At a party, Gogol meets a very attractive and rather socially aggressive girl named Maxine. Gogol becomes completely wrapped up in her and her family. Maxine's parents are financially well off and live in a four-story house in New York City. Maxine has one floor to herself and invites Gogol to move in. Gogol becomes a member of the family, helping with the cooking and shopping. Maxine's parents appear to have accepted him as a son. When Maxine's parents leave the city for the summer, they invite Maxine and Gogol to join them for a couple of weeks. They are staying in the mountains in New Hampshire, where Maxine's grandparents live.
Gogol introduces Maxine to his parents. Ashima dismisses Maxine as something that Gogol will eventually get over. Shortly after this meeting, Gogol's father dies of a heart attack while teaching a semester in Ohio. Gogol travels to Ohio to gather his father's belongings and his father's ashes. Something inside of Gogol changes. He slowly withdraws from Maxine as he tries to sort out his emotions. Gogol breaks off the relationship and begins to spend more time with his mother and sister, Sonia.
Ashima, after some time has gone by, suggests that Gogol contact the daughter of one of her friends. Gogol knows of the woman from his own childhood. Her name is Moushumi, and she has had the unfortunate experience of having planned a wedding only to have her intended groom change his mind at the last minute. Gogol is reluctant to meet with Moushumi because she is Bengali. But he meets her anyway, to please his mother.
Moushumi and Gogol are attracted to one another and eventually are married.

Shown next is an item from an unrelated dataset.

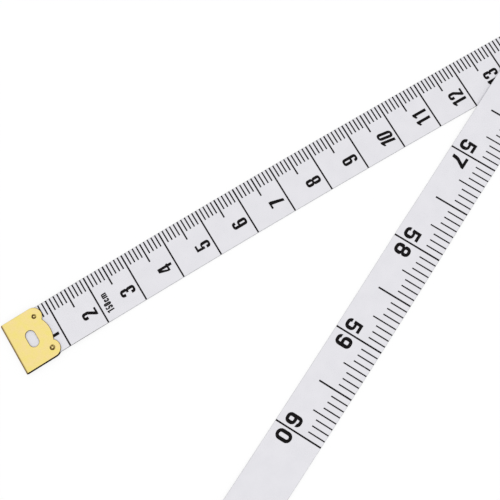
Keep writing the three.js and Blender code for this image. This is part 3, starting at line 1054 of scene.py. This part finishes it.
def leaf_outline():
    """One leaf from the fold's side edge round both ears, in millimetres from the outer edge."""
    ear_x = tip_length / mm - tip_ear_radius
    ear_y = tip_width / 2 - tip_ear_radius
    bulge_x = tip_bulge_reach - tip_bulge_radius
    apart = math.hypot(ear_x - bulge_x, ear_y)
    towards_ear = math.atan2(ear_y, ear_x - bulge_x)
    meets = (tip_bulge_radius**2 + apart**2 - tip_ear_radius**2) / (2 * apart * tip_bulge_radius)
    bulge_end = towards_ear - math.acos(meets)
    notch_x = bulge_x + tip_bulge_radius * math.cos(bulge_end)
    notch_y = tip_bulge_radius * math.sin(bulge_end)
    ear_end = math.atan2(notch_y - ear_y, notch_x - ear_x)
    lower_ear = arc(ear_x, -ear_y, tip_ear_radius, -quarter_turn, -ear_end)
    bulge = arc(bulge_x, 0, tip_bulge_radius, -bulge_end, bulge_end)
    upper_ear = arc(ear_x, ear_y, tip_ear_radius, ear_end, quarter_turn)
    return lower_ear + bulge[1:-1] + upper_ear


slot_round = tip_slot_width / 2
slot_reach = tip_slot_length / 2 - slot_round
slot_outline = arc(tip_slot_distance, slot_reach, slot_round, 0, math.pi) + arc(
    tip_slot_distance, -slot_reach, slot_round, math.pi, 2 * math.pi
)
front_leaf = [(x + leaf_start, y) for x, y in leaf_outline()]
back_leaf = [(-x, y) for x, y in reversed(front_leaf)]
blank_outlines = [front_leaf + back_leaf, [(x + leaf_start, y) for x, y in slot_outline]]
for side in (1, -1):
    for leaf in (1, -1):
        hole_x, hole_y = leaf * (rivet_distance + leaf_start), side * rivet_offset
        hole = arc(hole_x, hole_y, rivet_hole_radius, 0, 2 * math.pi, hole_steps)
        blank_outlines.append(hole[:-1])


def fold_over(blank):
    """Bends the blank round the tape's end, a little askew, and gives it its life size."""
    for vertex in blank.data.vertices:
        along, across, out = vertex.co
        turn = max(-quarter_turn, min(quarter_turn, along / fold_mid_radius))
        past = max(abs(along) - fold_arc, 0)
        radius = fold_mid_radius + out
        skew = fold_skew + (mouth_skew - fold_skew) * past * mm / tip_length
        vertex.co = (
            fold_radius + (past - radius * math.cos(turn) + across * skew) * mm,
            (across - back_leaf_shift * (1 - math.sin(turn)) / 2) * mm,
            fold_radius + radius * math.sin(turn) * mm,
        )


brass_yellow = (0.755, 0.63, 0.205)
brass_pink = (0.765, 0.612, 0.265)
fold_brown = (0.23, 0.14, 0.045)
# The edge colours are tarnish with painted shade: black for the side away from the light and the gap
# between the leaves, brown for the other cut edges.
shade_and_tarnish_brown = (0.12, 0.075, 0.028)
shade_and_tarnish_black = (0.012, 0.007, 0.003)
tarnish_thick_to = 0.3
tarnish_crept_to = 0.62
tarnish_patches = 1.4
tarnish_roughness = (0.85, 0.6)
brass_clouds = 0.55
brass_roughness = (0.3, 0.46)
grain_scale = 9
grain_stretch = (0.15, 1, 1)
grain_depth = 0.004 * mm

sheet_brass, shader, nodes, links = plain_material("sheet brass", brass_yellow, 0.38, 1.0)
over_sheet = from_map(nodes, "over_sheet")
brass = mottled(nodes, links, over_sheet, brass_clouds, brass_yellow, brass_pink)[0]
from_fold = nodes.new("ShaderNodeSeparateXYZ")
links.new(over_sheet, from_fold.inputs[0])
away_from_fold = worked_out(nodes, links, "ABSOLUTE", from_fold.outputs["X"])
crept = ranged(nodes, links, away_from_fold, tarnish_thick_to, tarnish_crept_to, 1, 0)
links.new(blended(nodes, links, crept, brass, fold_brown), shader.inputs["Base Color"])
grain = nodes.new("ShaderNodeTexNoise")
grain.inputs["Scale"].default_value = grain_scale
grain.inputs["Detail"].default_value = 3
rolled = nodes.new("ShaderNodeMapping")
rolled.inputs["Scale"].default_value = grain_stretch
links.new(over_sheet, rolled.inputs["Vector"])
links.new(rolled.outputs["Vector"], grain.inputs["Vector"])
varied(nodes, links, grain.outputs["Fac"], *brass_roughness, shader.inputs["Roughness"])
bumped(nodes, links, grain.outputs["Fac"], grain_depth, 0.35, shader)


def tarnish(name, thick, thin, low, high):
    return mottled_material(
        name, thick, thin, tarnish_patches, tarnish_roughness,
        specular=0.15, map_name="over_sheet", low=low, high=high,
    )


# Painted shade over tarnish: the black one for the shaded side and the gap between the leaves, the
# brown one for the outlines of ears, bulge and slot.
black_tarnish_and_painted_shade = tarnish("black tarnish and painted shade edge", shade_and_tarnish_black, shade_and_tarnish_brown, 0.5, 0.85)
brown_tarnish_and_painted_shade = tarnish("brown tarnish and painted shade edge", shade_and_tarnish_brown, fold_brown, 0.3, 0.7)

# How far a normal has to point up or down for a level face, up for the rim along the lit side,
# which stays bright brass, and to the other side for an edge in black painted shade.
level = 0.99
lit_rim_tilt = 0.2
painted_shade_tilt = -0.3
fold_cut_places = np.linspace(-fold_arc, fold_arc, 2 * fold_cuts + 1)
blank = flat_solid(
    "blank", blank_outlines, tip_sheet / mm, fold_cut_places, Vector((1, 0, 0)), tip_rim_round
)
blank_mesh = blank.data
blank_map = blank_mesh.uv_layers.new(name="over_sheet")
for face in blank_mesh.polygons:
    # Painted light: faces turned to one side and the inside faces get black painted shade, and the top
    # rim on the other side stays bright brass as if lit.
    lit_side_rim = face.normal.z > lit_rim_tilt and face.center.y > tip_width / 2 - 2 * tip_rim_round
    in_painted_shade = face.normal.y < painted_shade_tilt or face.normal.z < -level
    outside = face.normal.z > level or lit_side_rim
    face.material_index = 0 if outside else 1 if in_painted_shade else 2
    for loop in face.loop_indices:
        place = blank_mesh.vertices[blank_mesh.loops[loop].vertex_index].co
        blank_map.data[loop].uv = place.x, place.y
fold_over(blank)
for finish in (sheet_brass, black_tarnish_and_painted_shade, brown_tarnish_and_painted_shade):
    blank_mesh.materials.append(finish)


def lying_at(x, y, heading):
    return Matrix.Translation((x, y, 0)) @ Matrix.Rotation(heading, 4, "Z")


inch_tip_reach = inch_end_distance - crossing_inch_distance
x, y, heading = swept(inch_line_back, inch_sweep_radius, inch_tip_reach)
tip_places = {
    "metric": lying_at(*swept(metric_zero, metric_sweep_radius, -scale_inset)),
    "inch": lying_at(x, y, heading + math.pi),
}


def placed_copy(original, name, place, smooth_degrees):
    mesh = original.data.copy()
    mesh.transform(place)
    copy = new_piece(name, mesh)
    smooth(copy, smooth_degrees)
    return copy


for end, place in tip_places.items():
    tip = placed_copy(blank, end + "_brass_tip", place, tip_smooth_degrees)
    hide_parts(end + "_tip")
    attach(tip, end + "_end")
bpy.data.objects.remove(blank)

# The rivets: small brass pins through both leaves and the tape, each spread in a dimple of the
# front leaf, so that a bright round centre stands in a dark ring of tarnish and painted shade.
pin_profile = [
    (0, 0.05), (0.35, 0.05), (0.35, 1.0), (0.42, 1.052), (0.58, 1.055), (0.6, 1.07),
    (0.58, 1.085), (0.52, 1.09), (0.4, 1.04), (0.31, 0.985), (0.26, 0.985), (0.235, 1.03),
    (0.19, 1.09), (0.12, 1.12), (0, 1.13),
]
pin_steps = 32
pin_smooth_degrees = 35
pin_spread = {"left": 0.95, "right": 1.08}
ring_inner = 0.22
ring_outer = 0.62
ring_low = 0.9

pin_curve = bpy.data.curves.new("pin", "CURVE")
pin_curve.dimensions = "3D"
pin = drawn_mesh("pin", pin_curve, [[(x, 0, z) for x, z in pin_profile]], False)
bpy.ops.mesh.spin(steps=pin_steps, angle=2 * math.pi, center=(0, 0, 0), axis=(0, 0, 1))
bpy.ops.mesh.select_all(action="SELECT")
bpy.ops.mesh.remove_doubles(threshold=merge_distance)
bpy.ops.mesh.normals_make_consistent(inside=False)
bpy.ops.object.mode_set(mode="OBJECT")

pin_yellow = (0.8, 0.66, 0.33)
# The ring's brown is tarnish with the painted shade of the groove round the head.
pin_shade_and_tarnish_brown = (0.11, 0.05, 0.015)
pin_patches = 2500
ring_patches = 2600
pin_bright = mottled_material(
    "pin brass", pin_yellow, brass_yellow, pin_patches, roughness=(0.25, 0.4), metallic=1.0
)
pin_tarnish_and_painted_shade = mottled_material(
    "pin tarnish and painted shade", pin_shade_and_tarnish_brown, brass_yellow, ring_patches, roughness=(0.6, 0.4), metallic=0.9,
    low=0.5, high=0.75,
)
pin.data.materials.append(pin_bright)
pin.data.materials.append(pin_tarnish_and_painted_shade)
# The ring round the head, over its rim and the groove inside it, is painted dark: tarnish with the
# groove's painted shade.
for face in pin.data.polygons:
    away = math.hypot(face.center.x, face.center.y)
    in_painted_shade_ring = ring_inner < away < ring_outer and face.center.z > ring_low
    face.material_index = 1 if in_painted_shade_ring else 0
pin.data.transform(Matrix.Scale(mm, 4))

for end, place in tip_places.items():
    for side, name in ((1, "left"), (-1, "right")):
        spot = Matrix.Translation((rivet_distance * mm, side * rivet_offset * mm, 0))
        size = Matrix.Diagonal((pin_spread[name], pin_spread[name], 1, 1))
        pin_place = place @ spot @ size
        rivet = placed_copy(pin, end + "_rivet_pin_" + name, pin_place, pin_smooth_degrees)
        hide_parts(end + "_tip_rivet_" + name)
        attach(rivet, end + "_end")
bpy.data.objects.remove(pin)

However, by the end of their first year of marriage, Moushumi becomes restless. She feels tied down by marriage and begins to regret it. Gogol suspects something is wrong, and often feels like a poor substitute for Moushumi's ex-fiance, Graham, who abandoned her. Eventually, Moushumi has an affair with a man she knew long ago. This serves to highlight the final blow to her marriage. Finally, she slips in front of Gogol, and her affair with Demitri is revealed. The marriage ends soon after.
The story ends with Ashima selling the family home so she can live in India with her siblings for half the year. Sonia is preparing to marry an American man named Ben. Gogol is once again alone. But he feels comforted by one thing: before his father died, he finally told his son why he had chosen that name for him. By the end of the novel, Gogol has come to accept his name and picks up a collection of the Russian author's stories that his father had given him as a birthday present many years ago.
A film adaptation of the novel was released in the United States, Canada, United Kingdom, and India in March 2006. It was directed by Mira Nair and featured a screenplay written by Sooni Taraporevala.
Bengali version 
The Namesake was published in Bengali under the title Samanami.